On the other hand, when the air temperature is high and leaf temperature increases, water loss can exceed the ability of the plant to take up moisture and stress can build up within the plant. The use of fog and mist at this time can reduce the air temperature and increase the humidity within the plant canopy without saturating the plant medium. With more oxygen in the root zone, faster rooting occurs. Once the root system is established, the relative humidity can be reduced.
A mist system contains piping, nozzles, filter, pressure regulator, solenoid valve and timer or controller. Several types of nozzles are available that develop mist size droplets. These include the deflector or impingement type which operates at 30 – 60 psi water pressure. A leak prevention device (LPD) is frequently added to eliminate dripping. A 100 – 150 mesh strainer in the line will prevent the fine holes from clogging. Oil burner type nozzles have also been used by some growers.
Installation should follow the system manufacturer’s recommendations. Nozzles can be supported above the bench on risers or suspended from a cable overhead. Most misting nozzles should be placed 3 feet to 5 feet above the crop. Spacing is usually on a grid of 3 feet to 5 feet. Overlap of 100 percent or more is necessary to get uniform coverage of the crop.
A solenoid valve is needed to turn the water on and off. The valve should be the type that normally closes with a snap action operation and it should have the same voltage as the time clock or controller. A 24 volt system is safer than a 115 volt one.
Fog has several advantages over mist. Due to the smaller droplet size there is less saturation of the soil and more oxygen available in the medium. This also can lead to a reduction in problems such as, fungus, moss, grey mold and fungus gnats. Fog also reduces water use by 75 percent or more. Research has shown that many cutting root in a shorter time under fog. Due to the small droplet size it is harder to control the area that receives the fog.
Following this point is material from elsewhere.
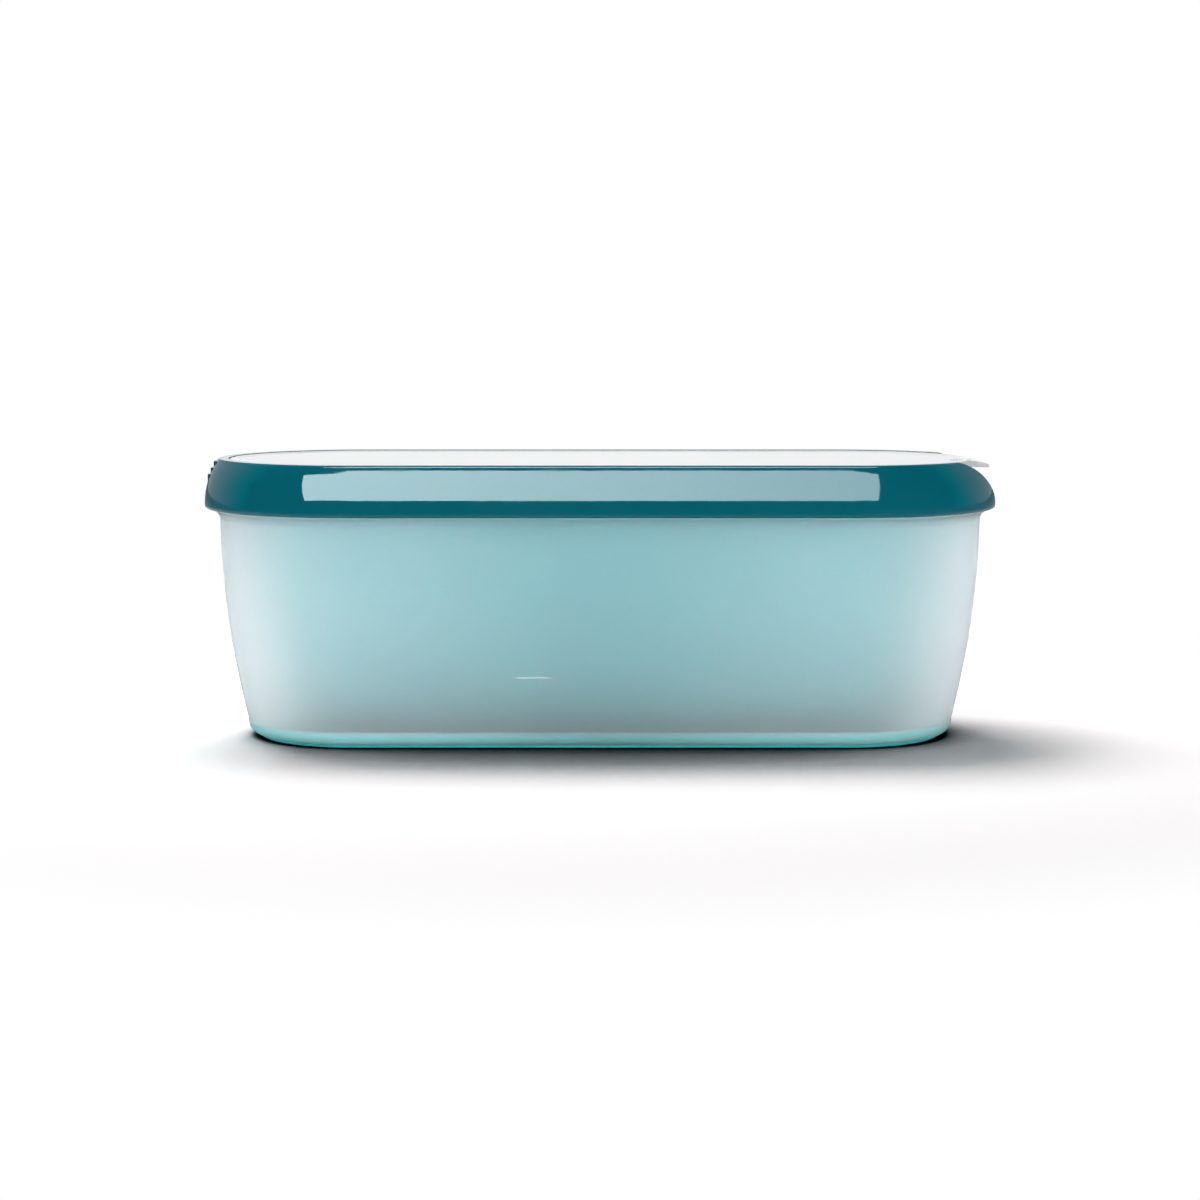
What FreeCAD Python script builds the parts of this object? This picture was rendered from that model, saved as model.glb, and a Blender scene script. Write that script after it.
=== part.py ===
import FreeCAD, Part
import math
import os
import Sketcher

# A double-walled ice cream storage tub, shut with its lid. Every level of it has the same plan, two
# round ends joined by straight sides, so a "reach" below is a distance out from the axis of a round
# end, which is the same distance out from the tub's mid-line along the straight sides.
# The origin is at the middle of the foot's underside, +X is the pull tab's end and +Z is up.

SIZES = {
    # Overall.
    "end_spacing": 174.0,      # between the axes of the two round ends
    "shell_reach": 49.7,       # outside of the shell's wall, at its top
    "shell_height": 81.4,      # underside of the shell to the level where the lid sits
    # Non-slip foot under the shell.
    "foot_thickness": 1.0,
    "foot_inset": 1.1,         # how far the foot stays inside the shell's flat underside
    "foot_edge_round": 0.4,
    # Outer shell.
    "shell_wall": 2.0,
    "wall_taper": 9.2,         # how far the wall leans in from its top to the crisp base line
    "wall_radius": 330.0,      # the wall's slight bulge, seen in section
    "base_line_rise": 5.3,     # crisp base line over the shell's underside
    "base_step": 3.6,          # how far the rounded base draws in under that line
    "base_round": 5.0,
    "floor_step": 1.9,         # how far the inside's round draws in from the wall to the floor
    "flange_overhang": 2.1,    # flange that the lid sits on, beyond the wall
    "flange_depth": 0.8,
    "cove_drop": 3.0,          # height of the hollow curve under the flange
    "cove_radius": 3.6,
    "mouth_rise": 7.6,         # the mouth that stands up inside the lid
    # Inner liner.
    "fit_clearance": 0.3,      # between curved faces that slide into each other
    "lip_thickness": 1.2,      # the liner's lip, hooked over the shell's mouth
    "neck_drop": 1.5,          # straight neck, from the level of the lid's seat down to the shoulder
    "shoulder_drop": 9.0,      # height of the shoulder between the neck and the wall
    "shoulder_radius": 11.7,
    "liner_gap": 11.5,         # air gap between the two walls
    "liner_taper": 8.2,        # how far the liner's wall leans in from its shoulder to its base
    "liner_floor_gap": 2.5,    # air gap under the liner
    "liner_base_rise": 15.0,   # rounded base: its height
    "liner_base_step": 12.0,   # how far it draws in
    "liner_base_round": 16.5,  # and its radius
    # Soft rim of the lid.
    "lid_overhang": 3.35,      # beyond the shell's flange
    "crown_height": 9.0,       # the liner's lip to the lid's flat top
    "rim_lean": 4.8,           # how far the rim's side leans in towards the top
    "lip_round": 1.3,          # bottom edge of the rim
    "crest_step": 0.7,         # top edge of the rim, as far in as down
    "crest_round": 0.9,
    "strip_width": 3.9,        # soft strip left bare on top, round the panel
    "ledge_width": 3.2,        # step in the rim that carries the panel
    # Relief under the pull tab, cut straight across one end of the rim.
    "relief_reach": 17.0,      # how far in from the rim's widest line it starts
    "relief_radius": 23.0,     # the cut surface bulges outwards
    "cut_clearance": 3.0,      # how far a cut's outline runs past the solid
    # Grip steps on the other end.
    "grip_pitch": 2.3,
    "grip_step": 1.1,
    "grip_inset": 1.2,         # lowest step, in from the rim's widest line
    "grip_drop": 1.0,          # top of the highest step, under the lid's flat top
    "grip_round": 0.5,         # top edge of each step
    "grip_root": 2.0,          # how deep the steps are rooted in the rim, over the liner's lip
    "grip_arc": 16.0,          # degrees round the end
    "grip_count": 3,
    # Stiff panel set into the rim.
    "panel_gap": 0.2,
    "panel_thickness": 2.4,
    "border_drop": 0.2,        # border under the rim's flat top
    "border_width": 2.6,
    "border_round": 0.8,
    "field_drop": 0.4,         # field under the border
    # Pull tab, part of the panel.
    "tab_width": 19.0,
    "tab_root": 7.5,           # where it starts to droop, in from the panel's end
    "tab_length": 6.4,         # tip beyond the panel's end
    "tab_top_radius": 46.0,
    "tab_under_start": 1.3,    # where its underside leaves the panel's, in from the panel's end
    "tab_under_radius": 60.0,
    "tab_tip_thickness": 1.1,
    "tab_corner_round": 6.0,
    "tab_edge_round": 0.3,
}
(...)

Several methods are used to produce fog. A typical system uses a high pressure pump, distribution piping and nozzles that break the water stream into very fine droplets. These are frequently assembled into a self-contained unit. Piston pumps are needed to develop the 800 to 1,200 psi pressure to get the 10 to 20 micron size droplets. These systems are frequently referred to as dry fog.
Copper, stainless steel, and re-enforced flexible hose are used for piping. Diameter is frequently ¼ or 3/8 inch as the water supply required is only 1 to 2 gallons/hour/nozzle. For propagation, lines of pipe are evenly spaced above the crop area.
Plastic, ceramic, and stainless steel are used for nozzles. Nozzles should have anti-drip check valves to prevent dripping after the system shuts off. An integral strainer will keep the nozzle from clogging.
The greatest problem associated with fogging systems is nozzle clogging from chemical and particulate matter. Calcium deposits can coat the inside of the pipe and nozzles, reducing flow. Water treatment or the use of rain water or bottled water can solve this problem. Several levels of filtration of particulate matter should be installed.
Fog can also be produced by a system using a high-speed fan with water channeled to the tip of the blades. The shearing action as the water exits the blades produces a fine fog. The fan distributes the fog above the crop canopy. This system has the advantage of less clogging as no nozzles are used but some growers have had to remove the system because of the high noise level.
Water at household pressure, injected through a nozzle into a stream of compressed air will also produce a fine fog. Each nozzle requires both a water and air supply. Different flow rates and droplet sizes can be achieved by adjusting the water and air pressure. Distribution can be through ducts, HAF fans, or nozzles evenly spaced over the crop.
Ultrasonic fog generators have also given good results for some growers. They produce a micro fog.
Mist and fog systems can be controlled with a time clock and timer, light-operated interval switch (LOIS), humidistat or controller. The time clock governs the time of day the system operates. The timer turns the mist on for several seconds every few minutes (Example: 3 seconds every 3 minutes). The humidistat is a switch that senses the humidity level of the air and activates the solenoid when the level falls to a preset point.
Controller systems frequently operate with a sensor that measures vapor pressure deficit (VPD). The difference between saturation water vapor pressure and ambient water vapor pressure is the VPD and represents the evapotranspirational demand of the surrounding atmosphere as well as the proximity to the dew point.
Due to the fact that relative humidity varies with temperature, it is better to manage propagation with VPD. By maintaining the VPD below one, water stress within the plant can be kept at an acceptable level.
John Bartok is a regular contributor to Greenhouse Management and an agricultural engineer and emeritus extension professor at the University of Connecticut. He is an author, consultant, and a certified technical service provider doing greenhouse energy audits for USDA grant programs in New England.